Back at the cottages after almost three hours of serious Patch thrashing we parted company and I went to chat to Jean Lawman who was watching the sea nearby. She'd seen a couple of Black Redstarts down on the cliffs beneath the lighthouse earlier though they weren't around now. She also reported seeing a Ring Ouzel fly past yesterday - I was suitably gripped! There was just a single Chough about today and two Peregrines sitting down on the Enys. I went inside to have some long overdue breakfast almost immediately followed by elevenses as it was so late. Our handyman came to fix the drains which were blocked and I spent some time helping him out, turning the water on and off as required. Fortunately he was able to unblock them and get everything working again which was a great relief. I also unpacked the moth trap though there wasn't much in it with a couple of Feathered Brindle the highlights.
As I said earlier, it had now got wonderfully sunny and warm by this time so I needed to work out what to do for the rest of the day. The pager messages for Cornwall had got even more quiet than yesterday with our Yellow-browed about the only thing of note apart from a pair of Ring Ouzels (my Cornish bogey bird as you will no doubt recall) in Cot on the slopes beneath Ian and Jacquie's rented cottage. I decided to head over there to watch the slopes whilst I ate my packed lunch. On the way up the road I bumped into Royston Wilkins and a couple of other birders who were checking out Calartha Farm copse. As there was little wind I decided to join them to see what could be found. It soon became clear that there were lots of birds in there though as always it's a very hard place to bird. I soon spotted an interesting Phyllosc which was very white underneat and seemingly had quite a long super though I couldn't get a good view of the wings. Royston had permission to enter the copse from the owner and I went in with him though as we were looking into the strong sunshine it didn't help much. I spotted a Yellow-browed Warbler though it slipped away before Royston could get onto it and neither of us could see the mystery Phyllosc. In the end we came out again as we decided that it was actually easier outside looking in. Eventually Royston saw the Yellow-browed as well and also enough of the mystery warbler to see that there were no wing bars - a shame as I was hoping it would turn out to be something like an Arctic. There was a lovely lemony-yellowWillow Warbler in there (looking for all the world like a miniature Melodius or Icky), one Chiffy, a Blackcap and loads of Goldcrests. I don't think that I've ever seen so many birds in there before - usually I'm lucky to find anything at all.
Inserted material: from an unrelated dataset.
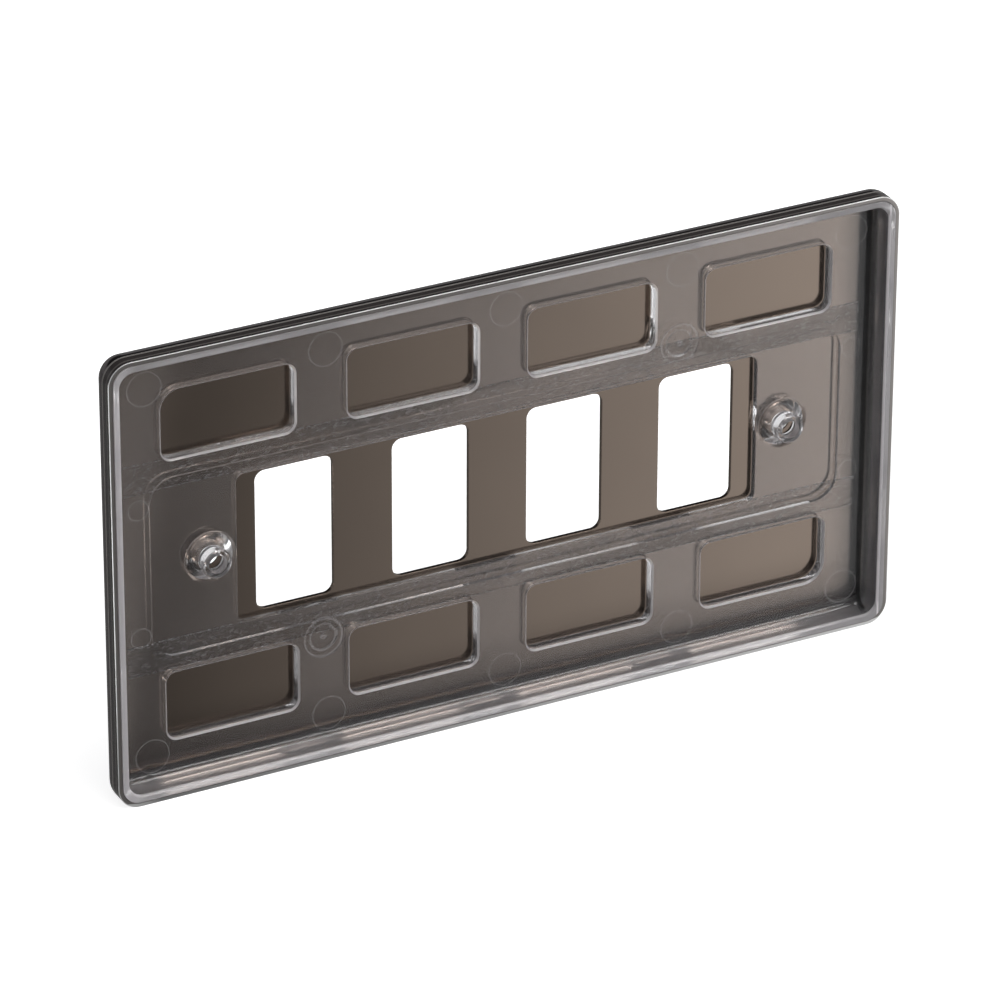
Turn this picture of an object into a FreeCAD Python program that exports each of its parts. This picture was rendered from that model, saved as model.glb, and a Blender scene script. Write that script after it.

Incidentally, whilst I was there a calling mixed flock of Crossbills and Siskins flew over though frustratingly I was on the wrong side of the copse and so never saw them.
With the copse well and truly checked out I headed on my way, stopping very briefly at Pendeen churchyard though there was nothing of note at all. At Cot it was lovely and calm and hot and I whiled away three quarters of an hour looking down over the slopes of the valley seeing nothing more than a pair of Blackbirds and munching on my lunch. Then, with nothing on the pager to chase down I decided to have a wander down Nanquidno, not that I expected to see anything but it would just be a nice walk in the sunshine. There was predictably nothing at all though at the top in the fields I did spot a hybrid Crow which clearly had some Hoody blood in there somewhere.
Finally I nipped into PZ to pick up some dinner then it was back to the cottage to unwind. I found a nice trio of Wheatear in the fields next to the cottage so I passed some time photographing them. Then it was back indoors to eat and kick back. Given how quiet it's become down here, it had been a surprisingly good day with two Yellow-broweds, a Dartford, three Snow Bunts and several Crossbills all on the Patch. In fact I must confess that the latter is a county tick for me, one of the many common birds that I've yet to see in the county. Sadly they were heard-only though I'm happy to count them for now, and no doubt I'll eventually actually get to see one fly over. Let's hope for a bit more action in the county tomorrow.